Satu bulan saja kita menjaga diri kita baik lahir maupun batin akan menjadikan kita menjadi fitri ketika keluar dari ramadhan. Ibn Arabi menjelaskan inti dari puasa adalah kembali pada kesucian setelah beribadah selama 30 hari lamanya. Secara tekstual perkataan Ibn Arabi dapat diartikan sebagai berikut;

Setiap hari adalah Idul Fitri bagi mereka yang tidak berbuat dosa

5.    Perjuangan/jihad/mujahadah

Kita berjuang mengalahkan diri kita sendiri, yaitu jihad melawan nafsu kita.

6.    Keikhlasan

Puasa merupakan ibadah yang tidak bisa dilihat oleh orang, hanya pelaku dan Allah saja yang mengetahui seseorang berpuasa ataupun tidak.

7.    I’tibar tentang kelemahan diri kita

Betapa lemahnya diri ini, betapa terbatasnya diri ini ketika tidak diasupi makanan dan minuman fisik kita menjadi lemah/lesu (Fahruddin Faiz, 2022).
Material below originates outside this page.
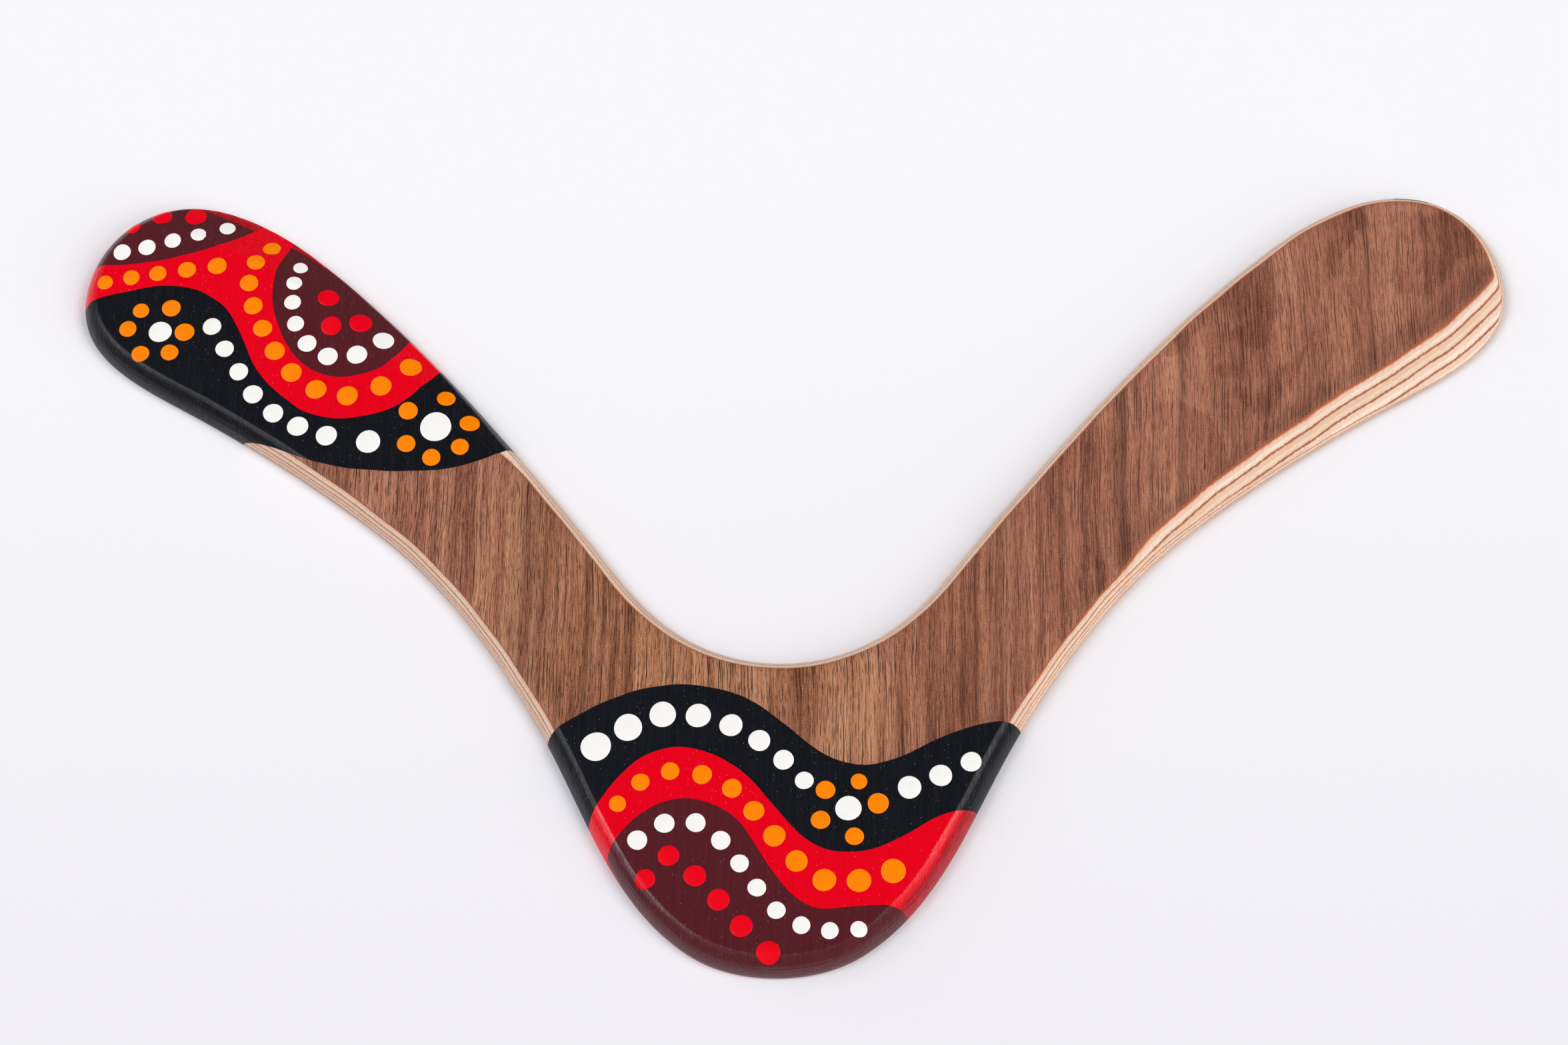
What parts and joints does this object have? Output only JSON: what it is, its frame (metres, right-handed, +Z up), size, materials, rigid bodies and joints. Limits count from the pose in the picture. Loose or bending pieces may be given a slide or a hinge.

Puasa secara terus menerus dalam kehidupan sehari-hari

Menurut Emha Ainun Najib (Mbah Nun)  puasa adalah ketika kita berhak melakukan sesuatu tapi kita tidak melakukan sesuatu dengan batas waktu tertentu. Atau kesadaran untuk memahami segmen. Jadi puasa adalah perilaku sehari-hari kita, sebagai contoh ketika seseorang ingin berhubungan dengan banyak wanita tapi kita berpuasa dengan hanya berhubungan dengan istri atau suami kita. Pada hakikatnya puasa bukan hanya puasa makan dan minum, tetapi dilakukan secara terus menerus dalam kehidupan sehari-hari. Karena manusia sering lalai maka pada setiap ramadhan diingatkan kembali oleh Allah untuk pelatihan, pendidikan bagi manusia.